DAX forecast: German stocks extend rally on debt plan ahead of ECB
Today has all been about Europe. Germany’s move to exempt defence spending from its stringent fiscal constraints—prompted by waning US support—has sent ripples through financial markets. We have seen European bond yields surge higher, alongside the euro and European stocks. Sentiment has been boosted because Germany’s incoming Chancellor Friedrich Merz has unveiled plans to inject hundreds of billions of euros into defence and infrastructure, which marks a significant departure from Germany’s traditionally rigid borrowing rules, fuelling optimism for a broader economic uplift across Europe. The focus is now turning to the ECB rate decision and President Lagarde’s press conference tomorrow, which could influence the DAX forecast.
More on that below, but first let’s have a quick look at the DAX index…
Technical DAX forecast: Key levels to watch
Source: TradingView.com
Well, the bears had a real attempt at pushing the index lower yesterday when concerns about tariffs were at the forefront. But despite the 700+ point drop from the day’s high, we saw a sharp recovery at the day’s end and that momentum has carried forward to today’s session. As a result, yesterday’s losses have been wiped out and we are edging closer to the record high of 23,311 set on Monday. The sharp rebound means the DAX is remaining inside the strong bullish channel it has been residing inside since the turn of the year. Until such a time it breaks out of this channel, the technical DAX forecast will remain bullish. Key short-term support levels to watch include 22,935 and 22,695.
Bunds sink on German debt plan
On the back of news from Germany, we have seen European bond yields surge higher, with those on the benchmark 10-year German bund rising nearly sharply to 2.75%, the highest level since November 2023. Among individual stocks shares of Heidelberg Materials were up 15% at the top of the DAX index, while Deutsche Bank and Commerzbank shares rose around 10% a piece. The euro has rallied across the board, with the EUR/USD climbing to 1.0770. The single currency has also gained ground against most other major currencies, including the pound, franc and yen. The expectation that increased government expenditure could stoke inflation has, in turn, reinforced the case for tighter European Central Bank policy.

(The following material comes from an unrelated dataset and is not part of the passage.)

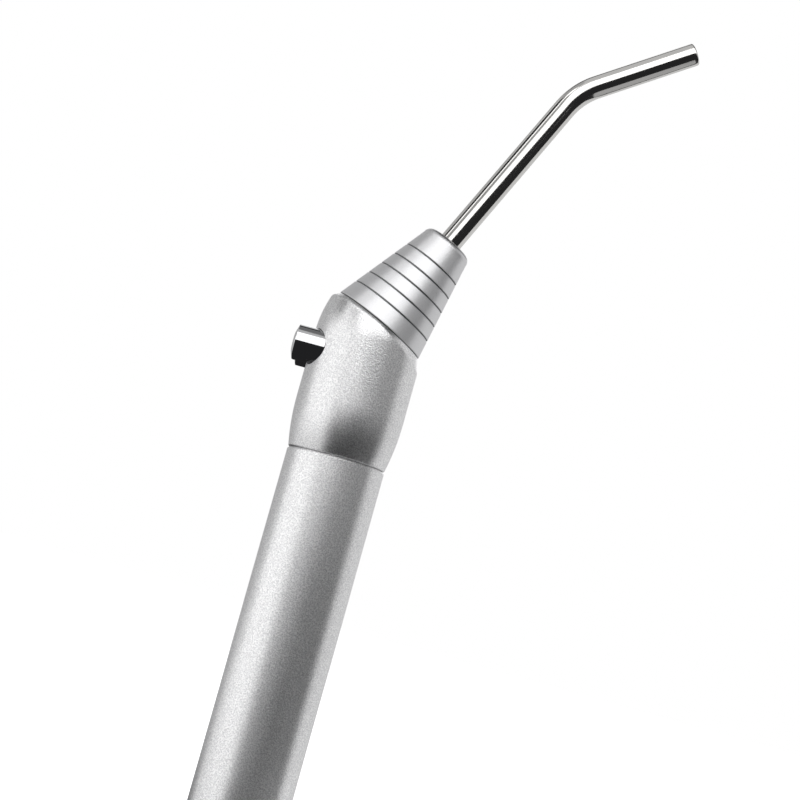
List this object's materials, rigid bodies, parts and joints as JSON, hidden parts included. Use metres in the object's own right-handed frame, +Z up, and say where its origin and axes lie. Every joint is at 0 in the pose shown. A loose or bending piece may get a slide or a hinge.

But the ECB is unlikely to keep its policy unchanged at Thursday’s meeting, with almost all economists expecting the central bank to trim rates by a further 25 basis points.
Slightly hotter Eurozone CPI won’t stop the ECB cutting rates
Ahead of the ECB meeting, we had Eurozone CPI on Monday, which came in slightly hotter than expected. Headline inflation registered at 2.4% year-on-year, edging past the anticipated 2.3%, while core CPI held steady at 2.6%—broadly in line with expectations. However, this data is unlikely to prompt any immediate shift in the European Central Bank’s stance when it decides on monetary policy on Thursday. That said, if inflation remains stubbornly above target, it could influence rate decisions later in the year, particularly when you take into account the impact of Germany’s huge spending plans.
The ECB remains locked in an internal debate over the trajectory of its rate-cutting cycle. Dovish policymakers are pushing for a policy rate of 2% by summer, whereas hawks are hesitant to see cuts fall below 2.5%. A 25-basis point cut appears the most probable outcome, bringing the benchmark rate down to 2.65% from 2.90%. With inflationary pressures still lingering and economic growth faltering, the ECB must tread cautiously—especially as US tariffs loom on the horizon. Markets will also be watching ECB President Christine Lagarde’s press conference closely, as any signals on future policy direction could shift the DAX’s momentum.
China’s growth goal another potential source of support
China’s National People’s Congress reaffirmed its economic growth target of around 5% for 2025—the third consecutive year it has maintained this objective. With global uncertainty mounting over tariffs and geopolitical tensions, expectations are growing that Chinese policymakers will step in with additional stimulus measures to shore up the economy. Now China is a major export destination for Germany, which means the news has helped to support the DAX outlook, all else being equal.